The United States is a country with relatively low legal immigration and relatively high illegal immigration. The former helps to drive the latter. It’s why the U.S. has 11-million residents who are not legally allowed to be there, living to some extent in the shadows. The only thing an increasingly radicalized right and left can agree on is that this is crazy. Other than that, the American immigration discussion has gone completely off the rails.

Canada, in contrast, is a country with relatively high legal immigration – per capita, it’s three times the U.S. rate – and relatively little illegal immigration. Future citizens come to Canada in a lawful, orderly manner. Almost all are selected by Canada from overseas.

Canadians should want to keep this system. It likely explains why Canadian politics does not – yet – feature a populist anti-immigrant movement.

Which brings us to Roxham Road, Canada’s own budding border issue.

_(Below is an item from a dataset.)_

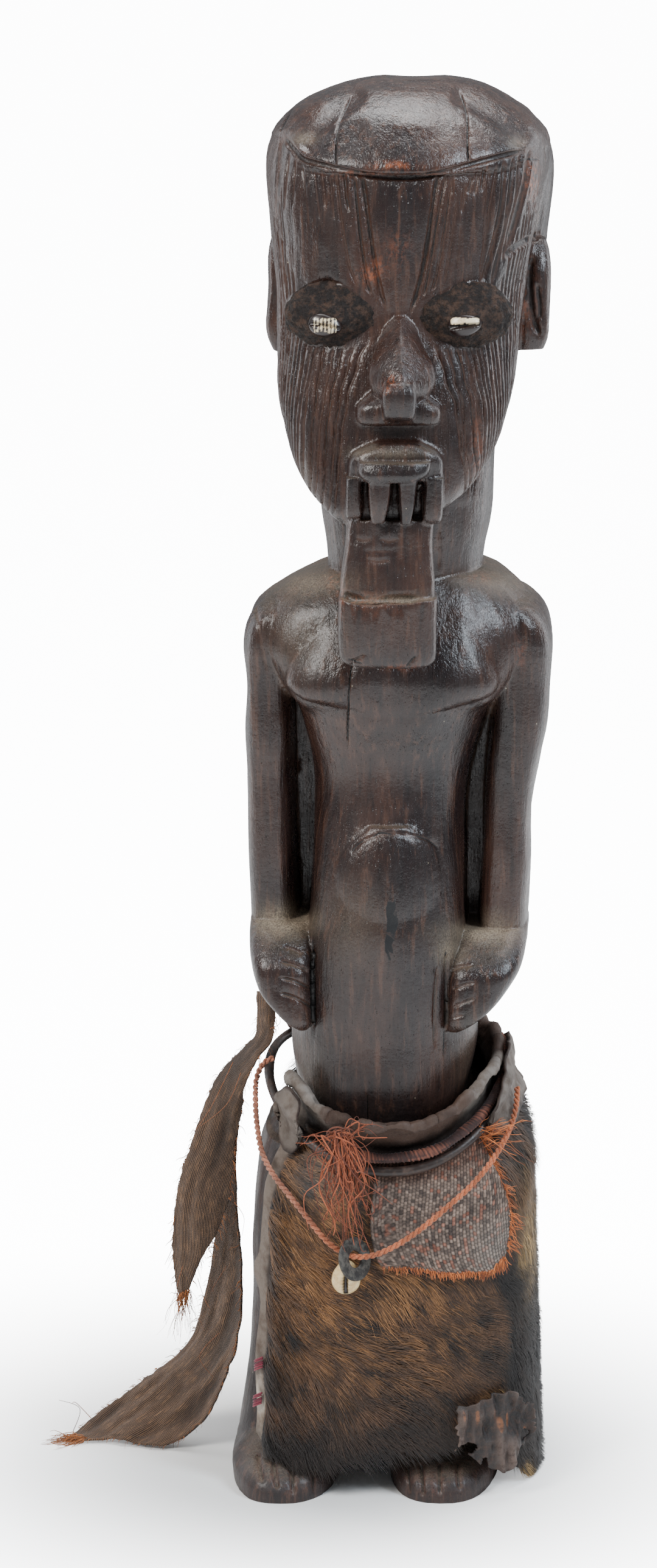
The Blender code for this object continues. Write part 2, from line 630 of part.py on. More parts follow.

In the first five months of 2017, there were more than 9,000 unauthorized border crossings into Canada, most at a site on the Quebec-New York border where traversing the frontier is as easy as stepping out of a taxi. So far, the numbers haven’t grown as big as feared, but even this small surge in illegal border crossers is causing shelters to overflow and political tensions to grow. The Americans have spent years unable to squarely face their immigration system’s problems and unwilling to talk honestly about causes or solutions. Canada can’t follow that approach.

So let’s talk honestly about what’s going on, and why.

Welcome to Canada? Read the fine print: In early 2017, Prime Minister Justin Trudeau memorably tweeted: “To those fleeing persecution, terror & war, Canadians will welcome you, regardless of your faith. Diversity is our strength #WelcomeToCanada.”

His government has spent the last year-and-a-half quietly trying to walk those words back.

Yes, Canada will welcome anyone who shows up at the border – if they meet international law’s definition of a refugee and are fleeing persecution. They’ll receive protection, permanent residency and even citizenship. But that welcome only applies to refugees. Anyone else is supposed to enter the immigration stream, and get in a very long line. As government emissaries have reminded audiences from Miami to Nigeria, if you show up at the border and you are not a refugee, you will be sent home.

In theory, that’s how it works. In practice? Not so much.

Crossing the border illegally is rewarded: Canada may eventually deport someone who isn’t a refugee, but determining who is and who isn’t takes a very long time. The current average wait time for a refugee claim to be decided is 32 months. And negative decisions can of course be appealed.

That may explain why there has been a sudden surge in the number of people from Nigeria who appear to have bought plane tickets to New York City for the purpose of traveling to Roxham Road. If they cross at an official port of entry, they will be sent back, as part of the Safe Third Country Agreement with the U.S. But if they cross illegally and, once in Canada, present themselves to the police, they will be admitted to this country, provided with social services and, eventually, the right to work, all pending a status determination in some distant future.

There is a solution: The Liberal government can fix this, in a way that offers protection to refugees, maintains the integrity of the immigration system and meets Canada’s obligations under the Charter of Rights and international law.

By taking years to rule on refugee claims, Canada is punishing genuine refugees while encouraging non-refugees to try entering through the wrong door. To make things right, a full adjudication of every case in Canada must happen in a matter of months. Keep the system as is, just speed it up.

The only way to do that is for Ottawa to hire a lot more refugee adjudicators and other officials. Yes, this will cost tens or even hundreds of millions of dollars. On a federal budget of more than $300-billion a year, it’s a small investment in maintaining law, order and social peace. There is widespread support for the status quo of a Canadian immigration system that works. Let’s keep it working.